Everything from the line containing "part.py. More parts follow." to the line containing "return made", both lines included, must be copied exactly; nothing else should be.
--*--
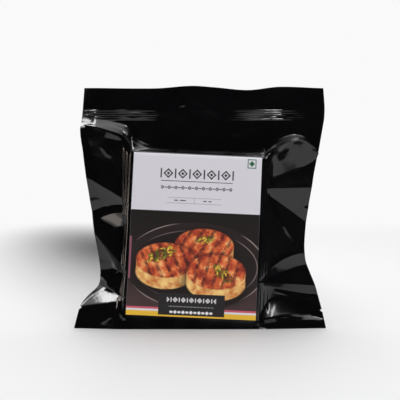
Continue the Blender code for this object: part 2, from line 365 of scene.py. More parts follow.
# Two folds, their places on the block's sides, how far forward the row is over the block, 1 for
# the row on the floor, and how much of the corners' tents the row takes, upwards and forwards
Row = namedtuple("Row", "left right y_left y_right height floor tent puff", defaults=(0.0, 0.0))


def block_rows():
    """The folds, as rows across the pouch, from the floor up to just above the block."""
    bottom = -BLOCK_HEIGHT / 2
    top = BLOCK_HEIGHT / 2

    def ear(first, rim, height):
        crest = blend(CORNER_CREST, first.crest, rim / first.rim)
        return Fold(0, rim, height * (1 - KNEE), 1.0, crest)

    def lower_row(y, rim, height, floor=0.0):
        left = ear(LEFT_FOLDS[0], rim, height)
        right = ear(RIGHT_FOLDS[0], min(rim, RIGHT_FOOT * RIGHT_FOLDS[0].rim), height)
        return Row(left, right, y, y, height, floor)

    def corner_fold(corner, rise, knee, reach, forward):
        rim_slope, bow_slope = corner.slope, corner.slope
        if rise > 0:
            rim_slope = corner.flare
            bow_slope = 2 * corner.slope - corner.flare / 2
        rim = corner.rim + rise * rim_slope
        bow = corner.bow + rise * bow_slope
        crest = corner.crest * forward
        return Fold(0, rim, knee * corner.stand, reach, crest, bow, corner.peak)

    def corner_row(y, rise, height, knee, reach, forward, tent=0.0, puff=0.0):
        left = corner_fold(LEFT_CORNER, rise, knee, reach, forward)
        right = corner_fold(RIGHT_CORNER, rise, knee, reach, forward)
        return Row(left, right, y, y, height, 0, tent, puff)

    rows = [
        lower_row(bottom - BASE_DROP, 0.0, BASE_FRONT, floor=1.0),
        lower_row(bottom, 2.0, blend(BASE_FRONT, HALF_BLOCK, 0.7)),
        lower_row(bottom + 0.4 * EDGE_ROUND, 3.4, blend(BASE_FRONT, HALF_BLOCK, 0.85)),
        lower_row(bottom + EDGE_ROUND, 4.8, HALF_BLOCK),
    ]
    for left, right in zip(LEFT_FOLDS, RIGHT_FOLDS):
        rows.append(
            Row(left, right, bottom + left.side, bottom + right.side, HALF_BLOCK, 0)
        )
    face = HALF_BLOCK
    rows += [
        corner_row(top - TOP_ROUND, -0.65, face, 6.0, 0.90, 1.0),
        corner_row(top - 0.6 * TOP_ROUND, -0.35, face - 0.08 * TOP_ROUND, 6.1, 0.92, 1.0),
        corner_row(top - 0.3 * TOP_ROUND, -0.15, face - 0.3 * TOP_ROUND, 6.2, 0.94, 1.0, puff=0.05),
        corner_row(top, 0.0, face - TOP_ROUND, 5.8, 0.96, 1.0, tent=0.05, puff=0.36),
        corner_row(top + 0.35 * TOP_DIP, 0.35, 0.5 * face, 4.0, 0.80, 0.6, tent=0.62, puff=0.36),
        corner_row(top + TOP_DIP, 1.0, HALF_FLAP, 0.2, 0.80, -0.1, tent=1.0),
    ]
    return rows


def back_fold(row, fold):
    """Height over the block, knee and reach of a row of the back film."""
    height = blend(min(row.height, HALF_BLOCK), BASE_BACK, row.floor)
    knee = blend(*BACK_KNEE, 1 - fold.knee / HALF_BLOCK) * height
    reach = min(max(BACK_REACH_SUM - fold.reach, BACK_REACH_LEAST), BACK_REACH_MOST)
    knee = blend(knee, BACK_KNEE_ON_FLOOR * height, row.floor)
    return height, knee, blend(reach, 1.0, row.floor)


def side_run(row, side, face):
    """Points of one row beside the block, from its face out to the pouch's edge."""
    fold = row.left if side < 0 else row.right
    y = row.y_left if side < 0 else row.y_right
    corner = LEFT_CORNER if side < 0 else RIGHT_CORNER
    tent = row.tent * corner.tent
    half = BLOCK_WIDTH / 2
    lift = 1 - row.floor
    edge_u, edge_v = on_block(side * half, y)
    edge_v *= lift
    rim_u = side_edge(side, fold.rim)
    puff = row.puff * corner.tent * max(face, 0)
    height, knee, reach = row.height, fold.knee, fold.reach
    if face < 0:
        height, knee, reach = back_fold(row, fold)
    fall = EDGE_ROUND * lift * blend(1.0, LEAST_ROUND, fold.reach)
    shoulder = max(height - fall - HALF_FLAP, 0) + puff
    knee = min(knee, shoulder)

    def film(share, above):
        span = fold.peak if share < fold.peak else 1 - fold.peak
        bow = 1 - (share - fold.peak) ** 2 / span ** 2
        u = blend(edge_u, rim_u, share)
        v = blend(edge_v, fold.rim, share) + fold.bow * bow + tent * (1 - share) ** 2
        return u, v, fold.crest * share + face * (HALF_FLAP + above)

    uneven = WALL_WRINKLE if fold.side else 0.0
    if side > 0:
        uneven *= RIGHT_WRINKLE
    run = []
    for number in range(ROUND_STEPS):
        angle = math.pi / 2 * number / ROUND_STEPS
        u, v = on_block(side * (half - EDGE_ROUND * (1 - math.sin(angle))), y)
        w = max(height - fall * (1 - math.cos(angle)), HALF_FLAP)
        inwards = math.exp(-EDGE_ROUND * (1 - math.sin(angle)) / TENT_LENGTH)
        run.append((u, v * lift + tent * inwards, face * (w + puff * inwards)))
    run.append((edge_u, edge_v + tent, face * (shoulder + HALF_FLAP)))
    for number in range(1, KNEE_STEPS + 1):
        step = number / KNEE_STEPS
        wander = 1.0 + noise.noise(Vector((edge_v / WRINKLE_HEIGHT, side * 4.0, 2.0)))
        wrinkle = uneven * wander * math.sin(2 * math.pi * WALL_WRINKLES * step)
        run.append(film(step * KNEE, blend(shoulder, knee, step + wrinkle)))
    for number in range(1, WALL_STEPS + 1):
        step = number / WALL_STEPS
        run.append(film(blend(KNEE, reach, step), knee * (1 - step)))
    for number in range(1, FLAP_STEPS + 1):
        run.append(film(blend(reach, 1.0, number / FLAP_STEPS), 0.0))
    return run


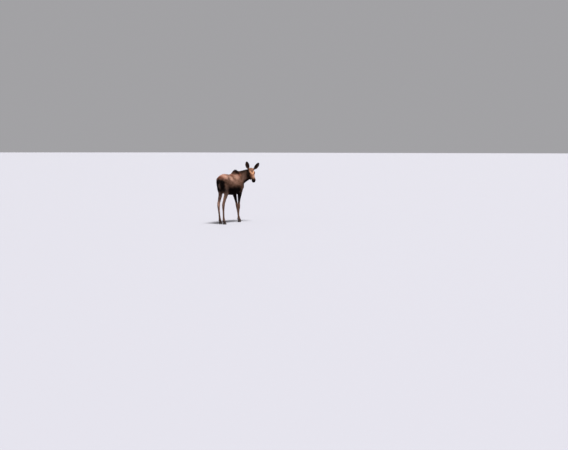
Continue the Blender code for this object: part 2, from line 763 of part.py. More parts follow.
def new_collection(name):
    """A collection in the scene."""
    made = bpy.data.collections.new(name)
    bpy.context.scene.collection.children.link(made)
    return made


def build():
    """Makes the moose and stands it on the origin."""
    for thing in list(bpy.data.objects):
        bpy.data.objects.remove(thing)
    moose, helpers = new_collection("moose"), new_collection("helpers")
    whole = make_flesh(helpers)
    belly, down = Vector((0, 0, BELLY_LEVEL)), Vector((0, 0, -1))
    below = half_of(whole, "below", belly, down, helpers)
    flesh = half_of(whole, "above", belly, -down, helpers)
    slots = {}

    legs = {}
    for limb, side_name in STANCE:
        legs |= cut_leg(below, limb, side_name, moose, helpers)
        root = cut_limb_root(flesh, limb, side_name, moose, helpers)
        slots[root.name] = "coat"
    discard(whole, below)
    head = cut_head(flesh, moose, helpers)
    base, facing = on_body(*NECK_BASE), on_body(*NECK_FACING)
    neck = half_of(flesh, "neck", base, facing, moose)
    trunk = half_of(flesh, "trunk", base, -facing, moose)
    discard(flesh)
    slots |= dict.fromkeys(("head", "neck", "trunk"), "coat")
    for name in legs:
        slots[name] = "leg_coat" if name.endswith(("cannon", "pastern")) else "coat"

    for side_name in SIDES:
        add_ear(f"ear_{side_name}", side_name, [head, neck], moose, helpers)
        add_eye(f"eye_{side_name}", side_name, head, moose, helpers)
        slots |= {f"ear_{side_name}": "dark_coat", f"eye_{side_name}": "eye"}
    backward, across = on_body(-0.43, 0, 0), Vector((1, 0, 0))
    add_tag("bell", BELL_ROWS, on_head(*BELL_ROOT), down, LEFT, [head, neck], moose, helpers)
    add_tag("tail", TAIL_ROWS, on_body(*TAIL_ROOT), down + backward, across, [trunk], moose, helpers)
    slots |= {"bell": "dark_coat", "tail": "dark_coat"}

    for limb, side_name in STANCE:
        for place, outward in (("left", 1), ("right", -1)):
            claw = f"hoof_{limb}_{side_name}_{place}_claw"
            dewclaw = f"dewclaw_{limb}_{side_name}_{place}"
            pastern = legs[f"{limb}_{side_name}_pastern"]
            add_claw(claw, limb, side_name, outward, moose)
            add_dewclaw(dewclaw, limb, side_name, outward, pastern, moose, helpers)
            slots |= {claw: "horn", dewclaw: "horn"}

    finish(moose, slots)


def finish(moose, slots):
    """Gives each piece its material and parents all to an empty that centres the footprint."""
    made = {name: material(name, *look) for name, look in COLOURS.items()}
    corners = []
    for piece in moose.objects:
        piece.data.materials.clear()
        piece.data.materials.append(made[slots[piece.name]])
        corners += [piece.location + Vector(corner) for corner in piece.bound_box]
    stand = bpy.data.objects.new("stand_point", None)
    moose.objects.link(stand)
    low = [min(corner[k] for corner in corners) for k in range(3)]
    high = [max(corner[k] for corner in corners) for k in range(3)]
    stand.location = (-(low[0] + high[0]) / 2, -(low[1] + high[1]) / 2, -low[2])
    for name in slots:
        bpy.data.objects[name].parent = stand


build()
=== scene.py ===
# %% [markdown]
# # A young cow moose, looking back
#
# This notebook builds the finished look of a life-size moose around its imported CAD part. The part
# is plain flesh, parted by thin cuts. Here it gets one skin without a seam, a short summer coat of
# about 270,000 small tufts, wet eyes with lids, hooves, and the colours of the animal.
#
# Places on the body are (forward, left, up) in metres, forward being counted from the root of the
# tail. Places on the head are (along, left, above), counted from the poll along the skull.

import json
import math

import bmesh
import bpy
import numpy as np
from mathutils import Matrix, Vector
from mathutils.bvhtree import BVHTree

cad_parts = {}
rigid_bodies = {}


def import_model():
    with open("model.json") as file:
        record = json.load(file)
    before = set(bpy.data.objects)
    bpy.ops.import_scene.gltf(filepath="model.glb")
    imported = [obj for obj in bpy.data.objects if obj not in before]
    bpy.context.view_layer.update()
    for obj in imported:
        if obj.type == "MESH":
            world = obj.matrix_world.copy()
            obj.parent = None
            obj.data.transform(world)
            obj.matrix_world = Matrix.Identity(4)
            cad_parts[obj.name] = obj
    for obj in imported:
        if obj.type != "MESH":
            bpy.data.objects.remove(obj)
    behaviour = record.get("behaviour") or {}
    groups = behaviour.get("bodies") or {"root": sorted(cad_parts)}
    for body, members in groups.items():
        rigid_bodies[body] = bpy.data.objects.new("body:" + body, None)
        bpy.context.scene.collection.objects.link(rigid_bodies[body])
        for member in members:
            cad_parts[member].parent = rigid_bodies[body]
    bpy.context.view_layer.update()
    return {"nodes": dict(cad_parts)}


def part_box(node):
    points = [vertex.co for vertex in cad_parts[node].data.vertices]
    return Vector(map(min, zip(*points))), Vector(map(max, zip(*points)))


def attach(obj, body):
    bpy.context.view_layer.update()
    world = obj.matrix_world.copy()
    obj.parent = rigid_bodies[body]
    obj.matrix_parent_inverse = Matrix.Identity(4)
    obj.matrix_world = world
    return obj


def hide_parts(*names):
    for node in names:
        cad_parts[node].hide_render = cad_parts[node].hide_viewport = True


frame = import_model()
CHANCE = np.random.default_rng(7)

# %% [markdown]
# ## Where things are
#
# All forms below are written on the animal itself. To place them in the model, one known point is
# enough: an eyeball is a plain ball in the CAD part, so the middle of its box is its centre.
# The head's own three directions follow from how far it turns, dips and rolls.

# %% Body and head coordinates
POLL = (1.550, -0.324, 1.775)
HEAD_TURN = 137  # degrees clockwise from the body's heading, seen from above
HEAD_PITCH = 37.3
HEAD_ROLL = 3
EYE_PLACE = (0.190, 0.087, -0.018)
EYE_RADIUS = 0.0205
SIDES = {"left": 1, "right": -1}
FORWARD, LEFTWARD, UPWARD = Vector((0, -1, 0)), Vector((1, 0, 0)), Vector((0, 0, 1))


def body_way(forward, left, up):
    """A direction on the body as a direction of the model."""
    return FORWARD * forward + LEFTWARD * left + UPWARD * up


def head_axes():
    """Along the nose, to the head's left, and out of its forehead."""
    turn, pitch, roll = (math.radians(a) for a in (HEAD_TURN, HEAD_PITCH, HEAD_ROLL))
    level = body_way(math.cos(turn), -math.sin(turn), 0)
    along = level * math.cos(pitch) - UPWARD * math.sin(pitch)
    left = Matrix.Rotation(roll, 3, along) @ UPWARD.cross(level)
    return along, left, along.cross(left)


ALONG, LEFT, ABOVE = head_axes()


def head_way(along, left, above):
    """A direction on the head as a direction of the model."""
    return ALONG * along + LEFT * left + ABOVE * above


low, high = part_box("eye_left")
ORIGIN = (low + high) / 2 - body_way(*POLL) - head_way(*EYE_PLACE)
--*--
:: EXERCISE SOLUTION ::
Continue the Blender code for this object: part 2, from line 763 of part.py. More parts follow.
def new_collection(name):
    """A collection in the scene."""
    made = bpy.data.collections.new(name)
    bpy.context.scene.collection.children.link(made)
    return made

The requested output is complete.